After strong sales in August, the District's automobile sales appeared to fall sharply in September when compared with a year ago, despite the continuation of several manufacturers' employee-discount pricing promotions. Some dealerships speculated that consumers who had planned to purchase cars this year rushed to make their purchases earlier in the summer.
The economic environment for the District's homebuilders generated little growth in recent weeks, with roughly as many builders seeing sales increase as decrease. Relative to a year ago, a majority of residential builders reported that their sales had fallen somewhat. Given the current business climate, most builders have not tried to increase prices, which are generally only slightly higher than at this time last year. Regarding changes in input costs, several contacts noted that many materials prices--notably prices for petroleum-based products, concrete, and drywall--appeared to rise as a direct consequence of the recent hurricanes that affected the Gulf Coast. Some contacts thought that input costs would increase further in the months ahead, although lumber prices--which have not risen as much after the current set of storms as was true after the several that struck the U.S. a year ago--were not expected to see sharp increases.

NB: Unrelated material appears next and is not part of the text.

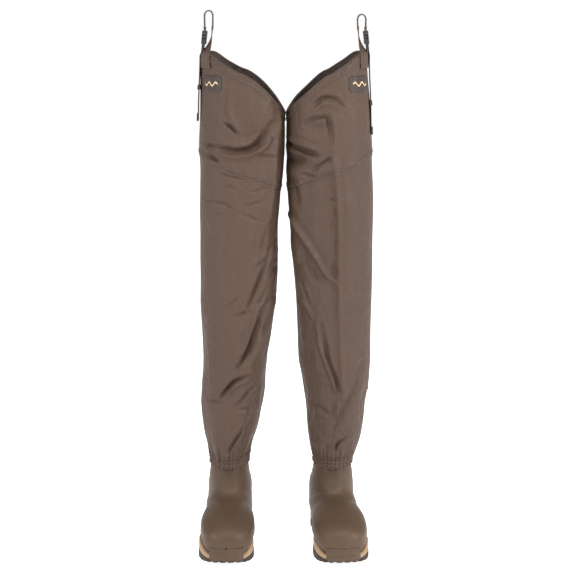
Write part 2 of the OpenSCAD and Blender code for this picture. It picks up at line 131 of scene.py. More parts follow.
LEFT_FOLDS = [
    (-4.5, 4.5, [(-0.38, 868), (-0.18, 881), (0.01, 883), (0.2, 878), (0.36, 864)]),
    (3, 6, [(-0.33, 859), (-0.14, 870), (0.05, 871), (0.24, 863)]),
    (-5, 4.5, [(-0.57, 832), (-0.4, 843), (-0.08, 847), (-0.01, 828), (0.03, 807)]),
    (-5, 18, [(-0.51, 822), (-0.13, 829)]),
    (3, 5, [(0.07, 856), (0.11, 822), (0.09, 784)]),
    (-8, 6, [(-0.94, 792), (-0.59, 782), (-0.28, 773)]),
    (-8, 14, [(-0.96, 760), (-0.59, 765)]),
    (4.5, 5, [(-0.91, 801), (-0.56, 793), (-0.28, 785)]),
    (-4.5, 4, [(-0.45, 746), (-0.12, 763), (0.03, 770)]),
    (3, 5, [(-0.36, 739), (0.02, 750)]),
    (5, 6, [(0.05, 784), (0.1, 751), (0.14, 708), (0.12, 651), (0.11, 574), (0.11, 515),
            (0.12, 437), (0.14, 368), (0.14, 298)]),
    (-3, 3.5, [(-0.72, 739), (-0.34, 734)]),
    (-5, 7, [(-0.88, 724), (-0.81, 680)]),
    (6.5, 5, [(-0.98, 653), (-0.77, 622), (-0.45, 578), (-0.23, 546), (0.06, 526)]),
    (-4.5, 9, [(-0.94, 620), (-0.66, 570), (-0.36, 531)]),
    (-3, 4, [(-0.84, 524), (-0.69, 486)]),
    (2.5, 4, [(-0.79, 490), (-0.58, 453)]),
    (-3, 4, [(-0.03, 692), (0.12, 685)]),
    (-2.5, 5, [(-0.05, 567), (0.04, 543)]),
    (-5, 5, [(-0.38, 445), (-0.25, 402), (-0.21, 372), (-0.05, 338), (0.06, 309)]),
    (4.5, 4.5, [(-0.46, 417), (-0.36, 387), (-0.21, 358), (-0.05, 310)]),
    (-4, 7, [(0.72, 366), (0.54, 324), (0.25, 277), (-0.19, 212)]),
    (3, 7, [(0.0, 295), (0.01, 255)]),
    (-3.5, 6, [(-0.83, 280), (-0.3, 261)]),
    (-4, 5, [(-0.85, 227), (-0.72, 197)]),
    (-5.5, 5, [(0.41, 213), (0.07, 198), (0.02, 183)]),
]


def smooth_table(table):
    """The table, resampled and eased so that it has no corners."""
    z = np.arange(table[0, 0], table[-1, 0] + 1, 2.0)
    v = np.interp(z, table[:, 0], table[:, 1])
    kernel = np.exp(-np.linspace(-2, 2, 17) ** 2)
    kernel /= kernel.sum()
    padded = np.concatenate([2 * v[0] - v[8:0:-1], v, 2 * v[-1] - v[-2:-10:-1]])
    return z, np.convolve(padded, kernel, mode="valid")


# How far the hang of each leg's inner and outer edge bulges over the plain profile.
INNER = {"left": [(150, 0), (250, -2), (320, -2.5), (380, 0), (960, 0)],
         "right": [(150, 0), (250, 2.5), (300, 4.5), (340, 3), (375, 0), (420, -2.5), (500, -2),
                   (560, 0), (960, 0)]}
OUTER = {"left": [(150, 0), (250, 2), (330, 2.5), (420, 1.5), (650, 1), (960, 0)],
         "right": [(150, 0), (250, 1), (320, 2), (400, 0.5), (960, 0)]}
PROFILES = {}
for s in ("left", "right"):
    (hz, hv), (mz, mv) = smooth_table(HALF[s]), smooth_table(MID[s])
    more_in = np.interp(hz, *np.array(INNER[s]).T)
    more_out = np.interp(hz, *np.array(OUTER[s]).T)
    PROFILES[s] = ((hz, hv + (more_in + more_out) / 2), (mz, mv + (more_out - more_in) / 2),
                   smooth_table(DEPTH))


def squared(v, p):
    return np.sign(v) * np.abs(v) ** p


def leg_point(side, z, angle, out):
    """Points on the leg in mm, outwards is +x. angle is in radians, 0 the outer side, pi/2 the back."""
    (hz, hv), (mz, mv), (dz, dv) = PROFILES[side]
    power = np.interp(z, [200, 700], [1.0, 0.8])
    x = np.interp(z, mz, mv) + (np.interp(z, hz, hv) + out) * squared(np.cos(angle), power)
    y = LEG_BACK + (np.interp(z, dz, dv) + out) * squared(np.sin(angle), power)
    return np.stack([x, y, z + 0 * x], -1)


def even_angles(side, z, n):
    """Angles that give even steps round the leg's section at height z."""
    a = np.linspace(0, 2 * math.pi, 2001)
    p = leg_point(side, np.full(a.shape, float(z)), a, 0.0)
    run = np.concatenate([[0], np.cumsum(np.linalg.norm(np.diff(p, axis=0), axis=1))])
    return np.interp(np.arange(n) * run[-1] / n, run, a)


def hem_z(side, a):
    t = np.cos(a)
    lift = 6.5 * np.exp(-((t - 0.72) / 0.25) ** 2)
    if side == "left":
        lift = lift - 7.0 * np.exp(-((t + 0.35) / 0.35) ** 2)
    return (HIP + CROTCH) / 2 + (HIP - CROTCH) / 2 * t + BOW * np.sin(a) ** 2 + lift


def seam_z(a):
    return SEAM + SEAM_RISE * np.cos(a)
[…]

Commercial contractors in the District, unlike their counterparts involved in residential building, continued to see steady increases in activity in the six-week period through the end of September. In addition, most firms indicated that their backlogs would keep them occupied through at least the end of 2005. Commercial contractors also reported increases in input costs, citing many of the same increases in materials prices to which residential builders referred. Regarding specific building segments, contacts cited industrial and institutional building as faring particularly well. Despite recent improvements in business conditions, hiring among commercial builders continued to be limited.
Trucking and Shipping
Demand for trucking and shipping services in the District remained robust in September, despite increases in transportation costs from higher fuel surcharges. Even with the support of surcharges, increases in fuel prices still adversely affected shipping firms' profits through truck operations that could not be billed to clients. With fuel surcharges nearing historical highs, contacts reported that their customers were increasingly putting pressure on them to find ways to cut costs. Attracting and retaining drivers continued to be difficult for many firms in the industry. In fact, some contacts noted that they cannot accommodate all of the existing demand due to their inability to attract and retain drivers.
Trends in the banking sector remained relatively favorable. While some seasonal slowing was reported, on a year-over-year basis, commercial borrowing continued to be firm. District banks also reported that the healthcare sector saw especially strong loan demand. However, demand for consumer credit was more mixed across institutions. With respect to specific consumer borrowing categories, institutions reported that the demand for auto loans fell to more typical levels, as auto sales generally slowed in September. Additionally, there was a slight increase in demand for home equity loans. Credit quality was still seen as strong at most District banks, though some banks reported a minor increase in delinquencies.